Conservative voters I spoke to seem resigned to defeat. Terry Clarkson, a retired motor trader who lives in one of the constituency’s villages, says he will vote Conservative “out of duty”, though adding he expects the party to “get a stuffing” both locally and nationally.
For Waveney Valley to actually go Green, however, would mean a huge shift in voting patterns. Lovisa Moller, director of analysis for the National Centre for Social Research (NatCen), points to the thinking of political experts Colin Rallings and Michael Thrasher on what the 2019 general election result would have looked like, mapped to the new constituencies. That would suggest a 57 per cent vote share for the Greens in Brighton Pavilion, but only 9 per cent in Waveney Valley.

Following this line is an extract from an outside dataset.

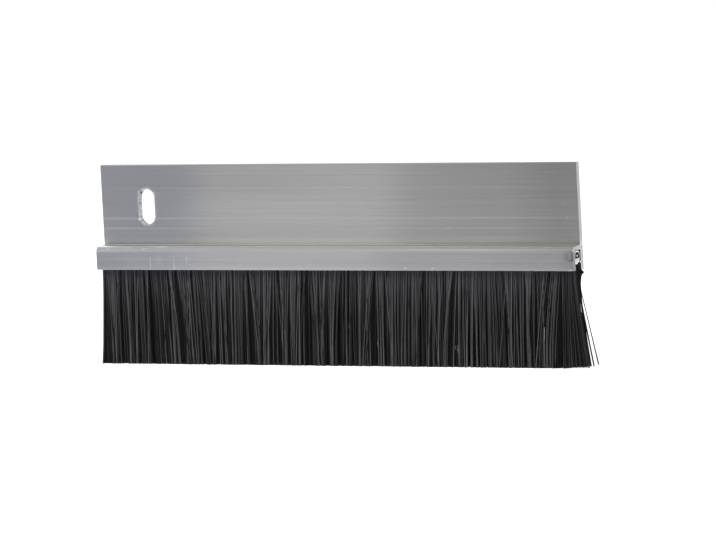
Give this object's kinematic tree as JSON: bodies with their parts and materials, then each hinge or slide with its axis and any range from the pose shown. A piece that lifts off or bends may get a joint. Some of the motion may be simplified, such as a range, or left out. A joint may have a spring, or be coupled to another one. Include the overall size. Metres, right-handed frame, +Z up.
{
  "type": "brush seal strip",
  "caption": "Aluminium carrier with an upright fixing slot, gripping a metal-backed strip of black bristle that seals the gap under or beside a door.",
  "frame": {"origin": "middle of the fixing slot, on the back face of the carrier", "axes": "+X along the strip towards the crimped end, +Y out of the back face into the door, +Z up, with the brush hanging down"},
  "size_m": [0.1613, 0.0061, 0.0567],
  "materials": {
    "mill_aluminium": "mill-finish extrusion with die lines along its length",
    "galvanised_steel": "bright zinc-coated strip and wire",
    "black_filament": "black nylon filament with a low sheen"
  },
  "bodies": {
    "root": {"carrier": "mill_aluminium", "backing_channel": "galvanised_steel", "core_wire": "galvanised_steel", "bristles": "black_filament", "stray_filaments": "black_filament"}
  },
  "joints": []
}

Moller adds that NatCen’s analysis of voter types in its constituency map suggests that “Middle Britons” and “Well-off Traditionalists” are over-represented in the seat, rather than the “Urban Progressives” who have until now made up the bedrock of the Green vote: “To win in Waveney Valley… they will likely need to secure support outside of their most obvious supporter base.” She says that “Our model does show progressives in the countryside, but they are more common in larger cities.”
Terence Blacker, a writer and musician who lives locally and is normally a staunch Labour voter, smells change. “The Greens have taken us seriously,” he says. “This area was Conservative to its bones; to have this new constituency combined with the implosion of the government suddenly puts everything in play.”
Looking at recent polling, it’s pretty steady that the Greens are likely to get two seats. On the face of it, that would mean that Waveney Valley wouldn’t be a gain, but the local showing of support for the party is surprising. As Lovisa Moller puts it, the seat is “an outlier amongst outliers”. Rural progressive voters are having their moment.